Farms cannot hire more than three non-family employees and designer craftsmen, and other home based businesses. if they do diligent research will not move into the region.This is a killer for the entrepreneurial spirit.

However, the absence of a town charter does not mean there is no rule of law governing the Town of Boothbay. Pursuant to the Maine statutes, grandfathered zoning is not affected by ordinances written after the fact. The Maine Revised statutes come into play: Our grandfathered zoning status, cica 1958, still applies and today feels like an anomaly reminder of the way it once was in the golden age of America's middle class. Those were the days.


6. Restriction on nullification of final permit.  A municipality may not nullify or amend a municipal land use permit by a subsequent enactment, amendment or repeal of a local ordinance after a period of 45 days has passed after:
A. The permit has received its lawful final approval; and [2011, c. 63, §1 (NEW).]

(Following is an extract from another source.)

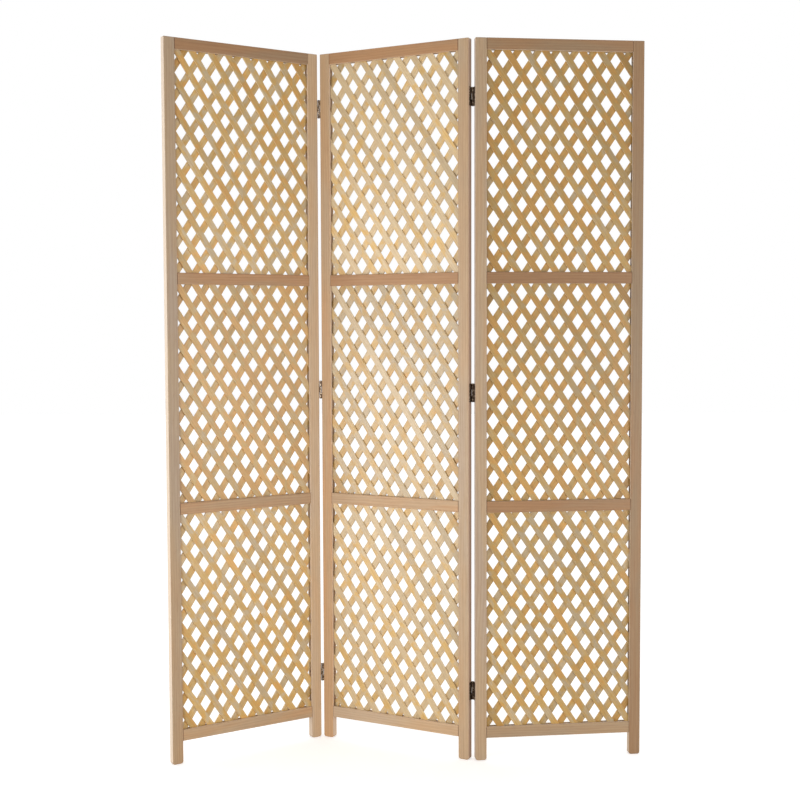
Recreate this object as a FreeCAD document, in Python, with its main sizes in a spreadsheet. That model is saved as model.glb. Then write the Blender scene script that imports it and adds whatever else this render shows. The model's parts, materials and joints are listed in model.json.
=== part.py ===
import FreeCAD, Part
import os
import Sketcher

# A free-standing folding screen of three wooden lattice panels, hinged in a zigzag.
# X runs from left to right, Y away from the viewer, Z up. Lengths are millimetres,
# angles degrees. The origin is on the floor, under the middle of the standing screen.

doc = FreeCAD.newDocument("folding_screen")

# The driving dimensions. Each one can be changed by itself.
driving_sizes = {
    # One panel, seen square on, and the wood that its frame is made of.
    "panel_height": 1700.0,
    "panel_width": 402.0,
    "stock_width": 27.0,
    "stock_thickness": 18.0,
    "foot_height": 53.5,
    "foot_side_round": 6.0,
    "foot_face_round": 3.0,
    "edge_bevel": 1.2,
    # The lattice: two layers of slanting laths, and the groove that holds their ends.
    "diamond_pitch": 44.8,
    "diamond_row": 33.5,
    "lath_width": 16.0,
    "lath_thickness": 4.0,
    "groove_depth": 6.0,
    "groove_play": 0.1,
    "lath_end_play": 0.3,
    # The stub tenons at the ends of the rails.
    "tenon_length": 15.0,
    "tenon_ledge": 1.0,
    "mortise_play": 0.1,
    # The butt hinges between the panels.
    "panel_gap": 6.0,
    "pin_stand_off": 0.6,
    "leaf_height": 44.0,
    "leaf_reach": 14.0,
    "leaf_thickness": 1.3,
    "knuckle_count": 3.0,
    "knuckle_play": 0.3,
    "pin_diameter": 2.8,
    "pin_play": 0.05,
    "pin_proud": 0.6,
    "top_hinge_drop": 133.0,
    "bottom_hinge_rise": 165.0,
    # The countersunk screws that hold the leaves. The land is the straight wall that is
    # left under a countersink.
    "screws_per_leaf": 2.0,
    "screw_length": 12.0,
    "screw_shank": 2.8,
    "screw_play": 0.05,
    "screw_land": 0.1,
    "screw_margin": 9.0,
    # How the screen stands: the fold of each joint away from flat, and the turn of
    # the middle panel against the X axis.
    "left_fold": 60.6,
    "right_fold": 34.6,
    "middle_turn": 27.7,
    # How far a cutting outline runs past the wood.
    "overrun": 5.0,
}

# Sizes that follow from the driving ones, as formulas of the sheet.
derived_sizes = {
    "rail_length": "panel_width - 2 * stock_width",
    "rail_count": "4",
    "section_height": "(panel_height - foot_height - rail_count * stock_width) / (rail_count - 1)",
    "rail_pitch": "section_height + stock_width",
    "lath_seat": "groove_depth - lath_end_play",
    "lattice_width": "rail_length + 2 * lath_seat",
    "lattice_height": "section_height + 2 * lath_seat",
    "lattice_thickness": "2 * lath_thickness",
    "groove_width": "lattice_thickness + 2 * groove_play",
    "lath_lean": "lattice_height * diamond_pitch / (2 * diamond_row)",
    "lath_slant": "atan(2 * diamond_row / diamond_pitch)",
    "lath_cut": "lath_width / sin(lath_slant)",
    "tenon_shoulder": "groove_depth + tenon_ledge",
    "tenon_height": "stock_width - 2 * tenon_shoulder",
    "mortise_depth": "tenon_length + mortise_play",
    "pin_to_edge": "panel_gap / 2",
    "knuckle_radius": "pin_to_edge - knuckle_play",
    "bore_radius": "pin_diameter / 2 + pin_play",
    "leaf_inner_face": "pin_to_edge - leaf_thickness",
    "knuckle_pitch": "leaf_height / knuckle_count",
    "screw_row": "(knuckle_radius + knuckle_play + leaf_reach) / 2",
    "screw_spacing": "(leaf_height - 2 * screw_margin) / (screws_per_leaf - 1)",
    "head_depth": "leaf_thickness - screw_land",
    "barrel_start": "acos(leaf_inner_face / knuckle_radius)",
}

sheet = doc.addObject("Spreadsheet::Sheet", "dims")
for row, (alias, size) in enumerate(driving_sizes.items(), start=1):
    sheet.set(f"A{row}", alias)
    sheet.set(f"B{row}", str(size))
    sheet.setAlias(f"B{row}", alias)
for row, (alias, formula) in enumerate(derived_sizes.items(), start=1):
    sheet.set(f"D{row}", alias)
    sheet.set(f"E{row}", "=" + formula)
    sheet.setAlias(f"E{row}", alias)
doc.recompute()


def value(formula):
    """The number that a formula of the sheet's names stands for."""
    result = sheet.evalExpression(formula)
    return float(getattr(result, "Value", result))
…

B. If required, a public hearing was held on the permit. [2011, c. 63, §1 (NEW).]
For purposes of this subsection, "municipal land use permit" includes a building permit, zoning permit, subdivision approval, site plan approval, conditional use approval, special exception approval or other land use permit or approval. For the purposes of this subsection, "nullify or amend" means to nullify or amend a municipal land use permit directly or to nullify or amend any other municipal permit in a manner that effectively nullifies or amends a municipal land use permit. This subsection does not alter or invalidate any provision of a municipal ordinance that provides for the expiration or lapse of a permit or approval granted pursuant to that permit following the expiration of a certain period of time.